Jeffries found it difficult to imagine that there might be cool kids who were not popular or, for that matter, blonde and white. The eventual result was a major downturn for the brand. The recession and the rise of stores like H&M, Forever 21, and Uniqlo that sell fun, stylish clothes cheaply, were factors. But there was also that aggressively conventional vibe. Erik Gordon, a business-school professor at the University of Michigan, told New York, “This generation is about inclusiveness and valuing diversity. It’s not about looking down on people.” That may be a bit hopeful, but there’s something to it: this is the era of transgender cover girls and Sikh Gap models. In the deeply if imperfectly pluralistic United States, even during moments of high anti-Muslim feeling, a policy like the misguided one in France, which forbids the hijab in public schools, would never get serious consideration. Elauf went on to be hired at Forever 21 and Old Navy, and a photo in the Wall Street Journal this year showed her working at her most recent job, as a merchandising manager at Oklahoma’s first Urban Outfitters: she’s wearing a black head scarf, artfully shredded jeans, and ankle boots, and she’s smiling. Abercrombie was out of touch.

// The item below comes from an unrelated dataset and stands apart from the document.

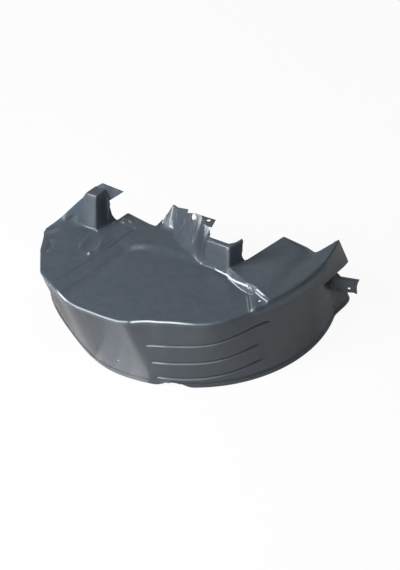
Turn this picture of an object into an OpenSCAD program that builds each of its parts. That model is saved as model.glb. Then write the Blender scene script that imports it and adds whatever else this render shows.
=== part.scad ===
// Wheel arch liner, formed from one plastic sheet.
// It lies on its outer rim as a half drum: the arch band stands up and the side wall is on top.
// Plan places are measured from the wheel's centre, with +X along the open side
// and -Y toward the top of the arch.

/* [Arch band] */
// Radius of the outer rim, which clears the tyre
rim_r = 345; // [330:1:375]
// Radius of the shoulder, where the band turns into the side wall
shoulder_r = 343; // [330:1:375]
// How far the shoulder's centre lies to the left of the wheel's centre
shoulder_shift = 55; // [45:1:65]
// Height of the band
band_h = 183; // [150:1:220]
// Radius of the fillet along the shoulder
shoulder_fillet = 8; // [6:1:12]
// How far the shoulder flares outward at its right end
shoulder_flare = 59; // [45:1:70]
// Distance of the flat left side from the wheel's centre
left_flat = 367; // [355:1:380]
// Angle of the left end of the band
arch_start = 181.5; // [180.5:0.5:184]
// Angle of the right end of the band
arch_end = 354.5; // [351:0.5:356]
// Depth of the flat in the shoulder at the top of the arch
shoulder_dip = 20; // [0:1:22]
// How far the shoulder bulges outward at the left of that flat
shoulder_bulge = 5; // [0:1:8]
// How far the rim is drawn in at the left
rim_dip = 20; // [0:1:22]
// Height of the drain notch in the outer rim
drain_h = 15; // [5:1:18]
// How far the rim's right corner is turned outward
rim_flare = 27; // [10:1:35]
// Thickness of the sheet
sheet_t = 2.5; // [1.5:0.1:3.5]

/* [Ribs of the band] */
// Height of the lowest rib above the rim
rib_low = 23; // [22:1:30]
// Height of the middle rib above the rim
rib_mid = 66; // [55:1:75]
// Height of the highest rib above the rim
rib_high = 115; // [100:1:122]
// Width of a rib
rib_w = 7; // [5:0.5:9]
// Depth of a rib
rib_depth = 3; // [1:0.5:5]
// Angle at which the ribs start
rib_start = 256.5; // [252:0.5:260]
// Angle over which the lower ribs run
rib_span = 45; // [30:1:48]
// How much further the highest rib runs
rib_extra = 7; // [0:1:10]
// How far the ribs rise toward the right
rib_rise = 30; // [0:1:30]
// Height of the hem along the rim
hem_h = 12; // [8:1:15]
// How far the hem stands proud of the band
hem_out = 2; // [0:0.5:4]

/* [Right end of the band] */
// How far the crease stands proud of the band at its end
crease_out = 14; // [8:1:20]
// Height of the crease above the rim at its end
crease_h = 128; // [126:1:140]
// Depth of the pocket under the crease
pocket_depth = 9; // [0:1:12]
// Angle by which the end is cut back under the crease
end_cut = 5; // [3:0.5:7]

/* [Side wall] */
// Depth of the recessed middle of the side wall
recess_depth = 7; // [2:1:10]
// Height of the ramp at the right above the recess
ramp_h = 18; // [10:1:22]
// Depth of the valley across the ramp
valley_depth = 9; // [0:1:12]
// Rise of the ramp toward its right end
ramp_rise = 7; // [0:1:12]
// Depth of the oval dent at the foot of the tower
dent_depth = 4; // [0:0.5:6]

/* [Left tower] */
// Height of the tower above the side wall
tower_h = 103; // [85:1:115]
// Width of its front face
tower_w = 38; // [32:1:44]
// Depth of its top
tower_d = 37; // [32:1:42]
// Length of the foot of its right wall
tower_side = 55; // [50:1:60]
// How far its foot stands in front of its top
tower_lean = 12; // [4:1:16]
// Height of the flange behind its top
wing_h = 13; // [8:1:18]
// How far that flange runs on past the tower
wing_l = 46; // [35:1:60]

/* [Centre bracket] */
// Height of the gusset above the side wall
gusset_h = 57; // [50:1:64]
// Height of the box above the side wall
box_h = 82; // [72:1:92]
// Width of its front face
box_w = 64; // [58:1:70]
// Width of the flange turned back along its top
box_flange = 13; // [9:1:17]

/* [Fixings] */
// Radius of the screw holes in the sheet
hole_r = 3.5; // [2.5:0.5:5]
// Radius of the hole in the tab of the centre bracket
lug_hole_r = 5; // [3:0.5:6.5]
// Radius of the cable hole in the slanted panel
cable_hole_r = 8; // [5:0.5:9]
// How far the end tab stands out from the band
end_tab_l = 56; // [45:1:65]
// Height of the end tab
end_tab_h = 44; // [36:1:48]

/* [Hidden] */

sheet_color = [0.33, 0.36, 0.39];
// Directions of the moulded faces: along the vehicle, into the vehicle, and the drafted side walls
along_x = [cos(-30), sin(-30)];
into_y = [cos(47), sin(47)];
side_y = [cos(38.5), sin(38.5)];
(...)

In its marketing strategy if not its legal one, the company is trying to catch up. Last December, after protests from shareholders and many months of declining store sales, Jeffries stepped down as C.E.O. In April, the company let it be known that it would pursue “more inclusive and diverse” hiring practices and allow for a dress code that was “more individualistic.” It was clearly announcing these changes in hopes of reversing its sales slump. That might seem trivial. But if it’s no longer profitable to tout your cultural intolerance, that’s pretty cool.